Peneliti post-doctoral IGTC Johns Hopkins Bloomberg School of Public Health, Beladenta Amalia, menyampaikan, perasa telah terbukti meningkatkan daya tarik produk tembakau dan tingkat konsumsinya. Namun, sayangnya, tidak ada larangan terhadap produk tembakau dengan perasa di Indonesia. Sebagian besar perokok dewasa di Indonesia mengonsumsi rokok keretek dengan campuran cengkeh.
”Dari sudut pandang kesehatan publik, tidak ada pembenaran atas pemberian izin penggunaan bahan tambahan, seperti perasa yang bertujuan untuk meningkatkan daya tarik produk tembakau. Indonesia harus menerapkan pelarangan perasa secara komprehensif pada produk tembakau,” tuturnya.
KOMPAS/HENDRA A SETYAWAN
Puluhan merek rokok, termasuk rokok keretek, dijual bebas di sebuah kios di kawasan Ciracas, Jakarta, Kamis (3/9/2015).
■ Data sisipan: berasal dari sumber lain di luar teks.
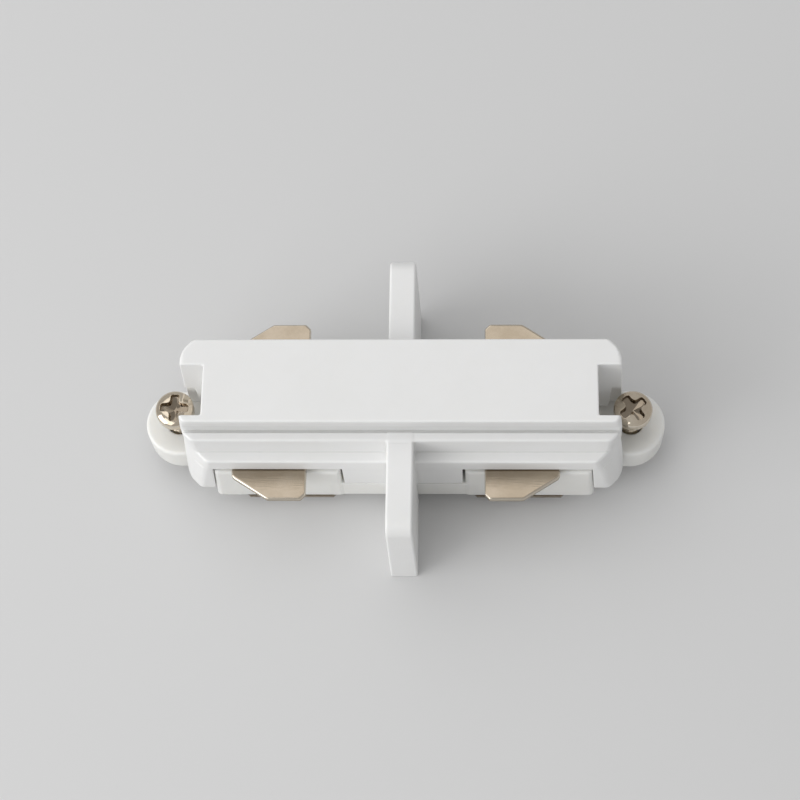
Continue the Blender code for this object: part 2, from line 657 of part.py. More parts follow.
def build_carrier(group, cutters, finish):
    """The lower moulding: base, two contact blocks and the two screw tongues."""
    half_width = BASE_HALF_WIDTH
    reach = BLOCK_INNER_X + LOOSE
    work = bmesh.new()
    add_box(work, (-reach, -half_width, CARRIER_BASE_Z), (reach, half_width, CARRIER_BASE_TOP_Z))
    carrier = finish_mesh(work, "contact_carrier", group)
    for side, label in SIDES:
        add_carrier_end(carrier, side, label, cutters)
    cut_carrier_cores(carrier, cutters)
    drill_carrier(carrier, cutters)
    carrier.data.materials.append(finish)


def contact_outline(side, across):
    """Plan of one spring contact, from its root to its slanted tip."""
    inner = contact_x(side)
    outer = inner + CONTACT_WIDTH
    points = [
        (inner, BUS_INNER_Y),
        (outer, BUS_INNER_Y),
        (outer, CONTACT_TIP_Y - CONTACT_SLANT),
        (inner + CONTACT_TIP_WIDTH, CONTACT_TIP_Y),
        (inner + CONTACT_CORNER, CONTACT_TIP_Y),
        (inner, CONTACT_TIP_Y - CONTACT_CORNER),
    ]
    return [(side * x, across * y) for x, y in points]


def rivet_place(side, across):
    """Centre of the rivet that holds a contact."""
    return (side * (contact_x(side) + CONTACT_WIDTH / 2.0), across * BUS_Y)


def build_contact(label, side, across, group, cutters, finish):
    """One flat spring contact that reaches into the track's conductor."""
    name = "contact_" + label
    outline = contact_outline(side, across)
    contact = flat_piece(name, outline, CONTACT_BOTTOM_Z, CONTACT_TOP_Z, group)
    work = bmesh.new()
    place = rivet_place(side, across)
    add_post(work, RIVET_RADIUS + GAP, CONTACT_BOTTOM_Z - LOOSE, CONTACT_TOP_Z + LOOSE, place)
    cut(contact, work, "trim_" + name, cutters)
    contact.data.materials.append(finish)


def build_bus_bar(label, across, group, cutters, finish):
    """Flat bar that joins the left and right contacts of one pole."""
    left = rivet_place(-1.0, across)[0] - BUS_END_MARGIN
    right = rivet_place(1.0, across)[0] + BUS_END_MARGIN
    low_y = across * BUS_Y - BUS_WIDTH / 2.0
    work = bmesh.new()
    add_box(work, (left, low_y, BUS_BOTTOM_Z), (right, low_y + BUS_WIDTH, BUS_TOP_Z))
    bar = finish_mesh(work, "bus_bar_" + label, group)
    work = bmesh.new()
    for side, _ in SIDES:
        place = rivet_place(side, across)
        add_post(work, RIVET_RADIUS + GAP, BUS_BOTTOM_Z - LOOSE, BUS_TOP_Z + LOOSE, place)
    cut(bar, work, "trim_bus_bar_" + label, cutters)
    bar.data.materials.append(finish)


def build_rivet(label, side, across, group, finish):
    """Rivet that joins one contact to its bus bar."""
    top = BUS_TOP_Z + GAP
    foot = CONTACT_BOTTOM_Z - GAP
    shoulder = RIVET_HEAD_HEIGHT / 2.0
    profile = [
        (0.0, top + RIVET_HEAD_HEIGHT),
        (RIVET_CROWN_RADIUS, top + RIVET_HEAD_HEIGHT),
        (RIVET_HEAD_RADIUS, top + shoulder),
        (RIVET_HEAD_RADIUS, top),
        (RIVET_RADIUS, top),
        (RIVET_RADIUS, foot),
        (RIVET_HEAD_RADIUS, foot),
        (RIVET_HEAD_RADIUS, foot - shoulder),
        (RIVET_CROWN_RADIUS, foot - RIVET_HEAD_HEIGHT),
        (0.0, foot - RIVET_HEAD_HEIGHT),
    ]
    rivet = turned("rivet_" + label, profile, SMALL_ROUND_STEPS, group)
    rivet.location = (*rivet_place(side, across), 0.0)
    rivet.data.materials.append(finish)


def earth_outline():
    """Plan of the earth plate: two wide pads and the strip between them."""
    centre = (BLOCK_INNER_X + BLOCK_OUTER_X) / 2.0 - EARTH_PAD_INSET
    near = centre - EARTH_PAD_LENGTH / 2.0
    far = centre + EARTH_PAD_LENGTH / 2.0
    quarter = [
        (far, BLOCK_HALF_WIDTH - EARTH_CORNER),
        (far - EARTH_CORNER, BLOCK_HALF_WIDTH),
        (near + EARTH_CORNER, BLOCK_HALF_WIDTH),
        (near, BLOCK_HALF_WIDTH - EARTH_CORNER),
        (near, EARTH_STRIP_WIDTH / 2.0),
    ]
    half = quarter + [(-x, y) for x, y in reversed(quarter)]
    return half + [(x, -y) for x, y in reversed(half)]


def build_earth_plate(group, cutters, finish):
    """Plate under the carrier that joins the earth of the two tracks."""
    plate = flat_piece("earth_plate", earth_outline(), EARTH_BOTTOM_Z, EARTH_TOP_Z, group)
    work = bmesh.new()
    for x in ASSEMBLY_PLACES:
        add_post(work, ASSEMBLY_HOLE_RADIUS, EARTH_BOTTOM_Z - LOOSE, EARTH_TOP_Z + LOOSE, (x, 0.0))
    cut(plate, work, "trim_earth_plate", cutters)
    plate.data.materials.append(finish)


def cross_outline(span, width):
    """Plan of a cross with four equal arms."""
    points = []
    for quarter in range(4):
        angle = quarter * math.pi / 2.0
        along = Vector((math.cos(angle), math.sin(angle)))
        side = Vector((-along.y, along.x))
        points.extend([along * span - side * width, along * span + side * width])
        points.append((along + side) * width * RECESS_WEB)
    return [(point.x / 2.0, point.y / 2.0) for point in points]


def recess(name, span, width, mouth_z, floor_z, cutters):
    """Cross-shaped cutter for a screw head, narrower at its floor than at its mouth."""
    low = min(mouth_z, floor_z)
    high = max(mouth_z, floor_z)
    if mouth_z > floor_z:
        high += RECESS_OVERRUN
    else:
        low -= RECESS_OVERRUN
    cutter = flat_piece(name, cross_outline(span, width), low, high, cutters)
    middle = (low + high) / 2.0
    for vertex in cutter.data.vertices:
        if (vertex.co.z + middle > middle) == (floor_z > mouth_z):
            vertex.co.x *= RECESS_TAPER
            vertex.co.y *= RECESS_TAPER
    return as_helper(cutter)


def clamp_profile():
    """Outline of a clamp screw from crown to tip, with its thread as plain rings."""
    rim_z = CLAMP_SEAT_Z + CLAMP_HEAD_RIM
    profile = [(0.0, rim_z + CLAMP_HEAD_DOME * math.sin(CLAMP_DOME_SWEEP))]
    for step in range(CLAMP_DOME_STEPS, -1, -1):
        angle = CLAMP_DOME_SWEEP * step / CLAMP_DOME_STEPS
        profile.append((CLAMP_HEAD_RADIUS * math.cos(angle), rim_z + CLAMP_HEAD_DOME * math.sin(angle)))
    profile.append((CLAMP_HEAD_RADIUS, CLAMP_SEAT_Z))
    profile.append((CLAMP_ROOT_RADIUS, CLAMP_SEAT_Z))
    shoulder_z = CLAMP_TIP_Z + CLAMP_TIP_LENGTH
    turns = int((CLAMP_SEAT_Z - CLAMP_NECK - shoulder_z) / CLAMP_PITCH)
    for turn in range(turns, 0, -1):
        profile.append((CLAMP_ROOT_RADIUS, shoulder_z + turn * CLAMP_PITCH))
        profile.append((CLAMP_THREAD_RADIUS, shoulder_z + (turn - 0.5) * CLAMP_PITCH))
    profile.append((CLAMP_ROOT_RADIUS, shoulder_z))
    profile.append((CLAMP_TIP_RADIUS, CLAMP_TIP_Z))
    profile.append((0.0, CLAMP_TIP_Z))
    return profile


def build_clamp_screw(label, side, group, cutters, finish):
    """Cross-headed screw that locks the connector in one track."""
    screw = turned("clamp_screw_" + label, clamp_profile(), ROUND_STEPS, group)
    screw.location = (side * SCREW_X, 0.0, 0.0)
    crown_z = CLAMP_SEAT_Z + CLAMP_HEAD_RIM + CLAMP_HEAD_DOME
    name = "trim_clamp_screw_" + label
    cutter = recess(name, RECESS_SPAN, RECESS_WIDTH, crown_z, crown_z - RECESS_DEPTH, cutters)
    cutter.location.x = side * SCREW_X
    join_by(screw, cutter, "DIFFERENCE")
    screw.data.materials.append(finish)


def build_nut(label, side, group, cutters, finish):
    """Hexagonal nut held in a tongue's pocket."""
    place = (side * SCREW_X, 0.0)
    work = bmesh.new()
    add_hexagon(work, NUT_ACROSS_FLATS, NUT_BOTTOM_Z, NUT_BOTTOM_Z + NUT_HEIGHT, place)
    nut = finish_mesh(work, "clamp_nut_" + label, group)
    work = bmesh.new()
    add_post(work, THREAD_HOLE_RADIUS, NUT_BOTTOM_Z - LOOSE, NUT_BOTTOM_Z + NUT_HEIGHT + LOOSE, place)
    cut(nut, work, "trim_clamp_nut_" + label, cutters)
    nut.data.materials.append(finish)


def build_assembly_screw(number, x, group, cutters, finish):
    """Small screw driven from below that holds plate, carrier and housing together."""
    head_z = ASSEMBLY_SEAT_Z - ASSEMBLY_HEAD_HEIGHT
    profile = [
        (0.0, ASSEMBLY_TOP_Z),
        (ASSEMBLY_TIP_RADIUS, ASSEMBLY_TOP_Z),
        (ASSEMBLY_RADIUS, ASSEMBLY_TOP_Z - ASSEMBLY_TIP_LENGTH),
        (ASSEMBLY_RADIUS, ASSEMBLY_SEAT_Z),
        (ASSEMBLY_HEAD_RADIUS, ASSEMBLY_SEAT_Z),
        (ASSEMBLY_HEAD_RADIUS, ASSEMBLY_SEAT_Z - ASSEMBLY_RIM_HEIGHT),
        (ASSEMBLY_CROWN_RADIUS, head_z),
        (0.0, head_z),
    ]
    screw = turned("assembly_screw_" + str(number), profile, SMALL_ROUND_STEPS, group)
    screw.location = (x, 0.0, 0.0)
    name = "trim_assembly_screw_" + str(number)
    floor_z = head_z + ASSEMBLY_RECESS_DEPTH
    cutter = recess(name, ASSEMBLY_RECESS_SPAN, ASSEMBLY_RECESS_WIDTH, head_z, floor_z, cutters)
    cutter.location.x = x
    join_by(screw, cutter, "DIFFERENCE")
    screw.data.materials.append(finish)


def build_contact_set(group, cutters):
    """The live parts: bars, spring contacts and the rivets between them."""
    contact_finish = material("contact_nickel", (0.55, 0.47, 0.36), 0.28, 1.0)
    bar_finish = material("bus_bar_brass", (0.62, 0.48, 0.26), 0.32, 1.0)
    rivet_finish = material("rivet_brass", (0.60, 0.47, 0.27), 0.35, 1.0)
    for across, row in ROWS:
        build_bus_bar(row, across, group, cutters, bar_finish)
        for side, end in SIDES:
            label = row + "_" + end
            build_contact(label, side, across, group, cutters, contact_finish)
            build_rivet(label, side, across, group, rivet_finish)


def build_fasteners(group, cutters):
    """The clamp screws with their nuts, and the assembly screws."""
    clamp_finish = material("clamp_screw_nickel", (0.66, 0.60, 0.50), 0.18, 1.0)
    nut_finish = material("nut_zinc", (0.60, 0.60, 0.58), 0.30, 1.0)
    assembly_finish = material("assembly_screw_zinc", (0.58, 0.58, 0.57), 0.32, 1.0)
    for side, end in SIDES:
        build_clamp_screw(end, side, group, cutters, clamp_finish)
        build_nut(end, side, group, cutters, nut_finish)
    for number, x in enumerate(ASSEMBLY_PLACES, start=1):
        build_assembly_screw(number, x, group, cutters, assembly_finish)


def main():
    """Build every piece of the connector."""
    clear_scene()
    group = new_collection(COLLECTION_NAME, False)
    cutters = new_collection("cutters", True)
    build_housing(group, cutters, material("housing_white_plastic", (0.78, 0.78, 0.76), 0.42, 0.0))
    build_carrier(group, cutters, material("carrier_white_plastic", (0.74, 0.74, 0.71), 0.45, 0.0))
    build_earth_plate(group, cutters, material("earth_plate_nickel", (0.50, 0.44, 0.35), 0.34, 1.0))
    build_contact_set(group, cutters)
    build_fasteners(group, cutters)


main()
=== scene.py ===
"""Looks of a straight connector for single-circuit lighting track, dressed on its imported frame.

X runs along the track, Y across it and Z up. The frame is in metres. The piece is small, so the
classes hold their sizes in millimetres and MM turns them into metres when a mesh is made.
"""

import logging
import math
from collections.abc import Callable, Sequence
from dataclasses import dataclass
from enum import Enum
from functools import cache

import bpy
import numpy as np
from mathutils import Matrix, Vector


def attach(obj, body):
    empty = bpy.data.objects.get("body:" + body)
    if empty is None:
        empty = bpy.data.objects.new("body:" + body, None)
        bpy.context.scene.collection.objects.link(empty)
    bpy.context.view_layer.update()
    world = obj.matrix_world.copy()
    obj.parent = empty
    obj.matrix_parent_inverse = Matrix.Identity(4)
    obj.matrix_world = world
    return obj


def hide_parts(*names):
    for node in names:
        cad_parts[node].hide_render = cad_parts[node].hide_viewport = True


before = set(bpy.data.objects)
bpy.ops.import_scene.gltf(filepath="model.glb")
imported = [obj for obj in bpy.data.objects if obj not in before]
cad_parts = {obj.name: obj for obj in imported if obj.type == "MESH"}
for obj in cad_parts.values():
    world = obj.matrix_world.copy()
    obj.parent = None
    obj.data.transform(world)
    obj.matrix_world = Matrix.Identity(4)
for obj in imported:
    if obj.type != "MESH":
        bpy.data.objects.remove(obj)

MM = 0.001
LOG = logging.getLogger("connector")
TURN = 2.0 * math.pi
TINY = 1e-6
LEAST_STEEPNESS = 0.2
LONGEST_SHIFT = 0.1
SHARP_ANGLE = 32.0

Array = np.ndarray
Pair = tuple[float, float]
Triple = tuple[float, float, float]
Colour = tuple[float, float, float, float]
Node = bpy.types.Node
Socket = bpy.types.NodeSocket
Field = Callable[[Array, Array, Array], Array]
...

Ia menuturkan, pelarangan produk tembakau dengan perasa seperti mentol terbukti dapat mengurangi konsumsi tembakau sekaligus meningkatkan upaya berhenti merokok. Dalam pelarangan perasa pada produk tembakau perlu diperkuat dengan pengetatan aturan penggunaan gambar, deskripsi, dan warna terkait produk rokok yang dapat menarik perhatian konsumen.
Regulasi lain juga perlu diperketat untuk menekan angka perokok di Indonesia. Adapun kebijakan yang terbukti dapat mengurangi konsumsi produk tembakau, antara lain, larangan merokok di tempat umum, memberlakukan larangan menyeluruh pada iklan tembakau, pemberian label peringatan kesehatan bergambar pada kemasan rokok, kampanye bahaya merokok, serta meningkatkan pajak produk tembakau.
Joanna menambahkan, langkah-langkah pengendalian tembakau yang efektif mendesak dilakukan mengingat jumlah perokok di Indonesia sangat besar. Setidaknya ada 68 juta orang dewasa di Indonesia yang merokok dan sekitar 225.000 kematian terjadi per tahun akibat produk tembakau.
Menurut dia, upaya pengendalian tembakau yang efektif dapat membantu Indonesia mencegah kematian dan penyakit akibat produk tembakau. Namun, sebaliknya, dampak kerugian bisa terjadi jika tidak ada upaya efektif yang dilakukan.
”Kerugian yang terjadi tidak hanya bagi generasi saat ini, tetapi juga generasi yang akan datang. Itu juga bisa membawa dampak buruk bagi kesejahteraan dan beban ekonomi negara,” kata Joanna.